The common denominator of Saavedra’s work is nature. Thematically she is interested in flowers, landscapes, forests, mists, vegetation, and foliage. Her works invite the viewer to a journey through rural environments to highlight, on the trails or in the thick, the rays of light that filter through the branches or the air that circulates between the trees and often hides in dense mists. Her landscapes don’t have time, they can show the first lights of the morning or the shadows of the late afternoon, in either case a variety of structures and the richness of contrasts are present.
Flowers, with all their chromatic richness, is another of the themes that she tackles to recreate their whimsical shapes and different shades. She occasionally dabbles in the portrait genre as well. She works with oil and acrylic on canvas with a palette of broken colors where green tones predominate. In accordance with her classical training, her pictorial work relies on glazes, she applies a method that goes from dark to light colors, to finally give all the highlights and brightness. Her style is figurative without pretense of realism, the result of her work is close to impressionism, although she has no interest in enrolling in any pictorial school.
She is concerned with recognizing the sensations that derive from a careful observation of reality, an observation that goes beyond the subtle to understand the details and their relationships, but mainly to grasp and dimension the contexts, in a way that she can share those sensations with the viewer.

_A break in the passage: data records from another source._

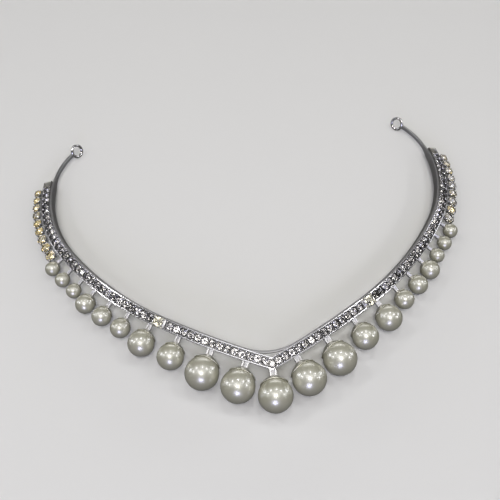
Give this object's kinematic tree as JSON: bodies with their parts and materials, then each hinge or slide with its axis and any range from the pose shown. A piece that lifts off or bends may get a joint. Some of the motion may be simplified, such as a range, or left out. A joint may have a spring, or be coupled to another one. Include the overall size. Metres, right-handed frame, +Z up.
{
  "type": "tiara",
  "caption": "Hairband tiara whose front is a V of channel-set stones, with an outward fringe of graduated pearls and small crystals, lying on a surface.",
  "frame": {"origin": "centre of the bounding box, on the surface that the tiara lies on", "axes": "+X across the hoop to its right half, +Y from the tip of the V to the open end with the two loops, +Z up, the way the stones face"},
  "size_m": [0.1436, 0.1064, 0.0106],
  "materials": {
    "rhodium_plate": "polished rhodium-coloured plate",
    "pearl_coat": "cream pearl lacquer with a soft lustre",
    "channel_stone": "foiled clear cut stone",
    "crystal": "clear cut crystal with warm glints",
    "accent_crystal": "slightly yellow cut crystal"
  },
  "bodies": {
    "root": {"accent_stone_left": "accent_crystal", "accent_stone_right": "accent_crystal", "band_frame": "rhodium_plate", "crystal_left_1": "crystal", "crystal_left_2": "crystal", "crystal_left_3": "crystal", "crystal_left_4": "crystal", "crystal_left_5": "crystal", "crystal_left_6": "crystal", "crystal_left_7": "crystal", "crystal_left_8": "crystal", "crystal_left_9": "crystal", "crystal_right_1": "crystal", "crystal_right_2": "crystal", "crystal_right_3": "crystal", "crystal_right_4": "crystal", "crystal_right_5": "crystal", "crystal_right_6": "crystal", "crystal_right_7": "crystal", "crystal_right_8": "crystal", "crystal_right_9": "crystal", "pearl_centre": "pearl_coat", "pearl_left_01": "pearl_coat", "pearl_left_02": "pearl_coat", "pearl_left_03": "pearl_coat", "pearl_left_04": "pearl_coat", "pearl_left_05": "pearl_coat", "pearl_left_06": "pearl_coat", "pearl_left_07": "pearl_coat", "pearl_left_08": "pearl_coat", "pearl_left_09": "pearl_coat", "pearl_left_10": "pearl_coat", "pearl_right_01": "pearl_coat", "pearl_right_02": "pearl_coat", "pearl_right_03": "pearl_coat", "pearl_right_04": "pearl_coat", "pearl_right_05": "pearl_coat", "pearl_right_06": "pearl_coat", "pearl_right_07": "pearl_coat", "pearl_right_08": "pearl_coat", "pearl_right_09": "pearl_coat", "pearl_right_10": "pearl_coat", "stone_row_front": "channel_stone", "stone_row_left": "channel_stone", "stone_row_right": "channel_stone"}
  },
  "joints": []
}
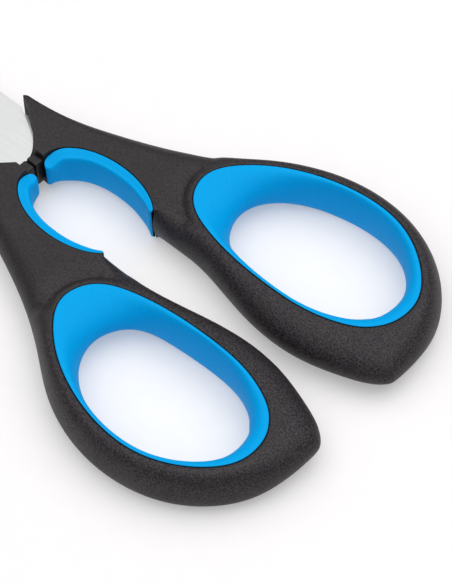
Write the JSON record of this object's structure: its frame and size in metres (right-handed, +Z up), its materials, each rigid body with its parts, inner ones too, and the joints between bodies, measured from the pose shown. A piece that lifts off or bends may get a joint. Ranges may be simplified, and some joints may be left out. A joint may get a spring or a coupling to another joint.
{
  "type": "scissors",
  "caption": "Office scissors: two crossed steel blades on a screw pivot, grained handles, soft lined finger loops and a soft edged middle gap.",
  "frame": {"origin": "on the surface the scissors lie on, under the middle of the closed scissors' length and width", "axes": "+X along the centre line from the blade tips to the finger loops, +Y towards the right half's handle, +Z up, away from the surface they lie on; blades closed"},
  "size_m": [0.2099, 0.0848, 0.0108],
  "materials": {
    "moulding": "fine spark grain, soft sheen",
    "soft_grip": "matt thermoplastic rubber",
    "pad": "smooth, half matt",
    "blade_steel": "fine satin, ground along the blade",
    "pivot_steel": "turned and polished"
  },
  "bodies": {
    "right_half": {"right_handle": "moulding", "right_loop_grip": "soft_grip", "right_gap_grip": "soft_grip", "right_stop_pad": "pad", "bottom_blade": "blade_steel", "pivot_screw": "pivot_steel", "head_washer": "pivot_steel", "nut_washer": "pivot_steel", "pivot_nut": "pivot_steel"},
    "left_half": {"left_handle": "moulding", "left_loop_grip": "soft_grip", "left_gap_grip": "soft_grip", "left_stop_pad": "pad", "top_blade": "blade_steel"}
  },
  "joints": [
    {"name": "pivot", "type": "hinge", "parent": "right_half", "child": "left_half", "pos_m": [-0.0054, 0, 0.0054], "axis": [0, 0, -1], "range_deg": [0, 60]}
  ]
}
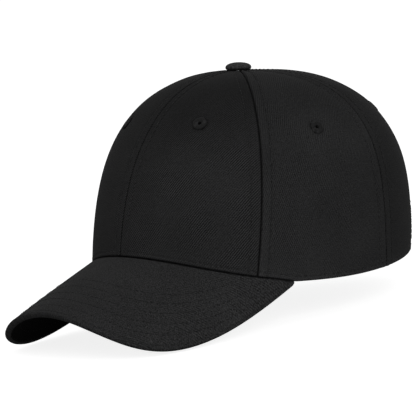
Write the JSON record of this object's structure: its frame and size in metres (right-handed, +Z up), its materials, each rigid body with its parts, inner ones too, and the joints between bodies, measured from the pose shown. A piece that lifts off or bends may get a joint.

In this order of ideas, her approach to the natural world is done from a double perspective: on the one hand, the aesthetic point of view that highlights the relationships between lights, shadows, shapes and colors, to account for a diverse space and complex; and on the other, the ethical point of view with a call to recognize the entire dimension that the environment encompasses and the need for awareness to protect and conserve it for a sustainable world. Thus, it is possible to share the sensitivity of a time, evoke memory and incorporate the idea of the future.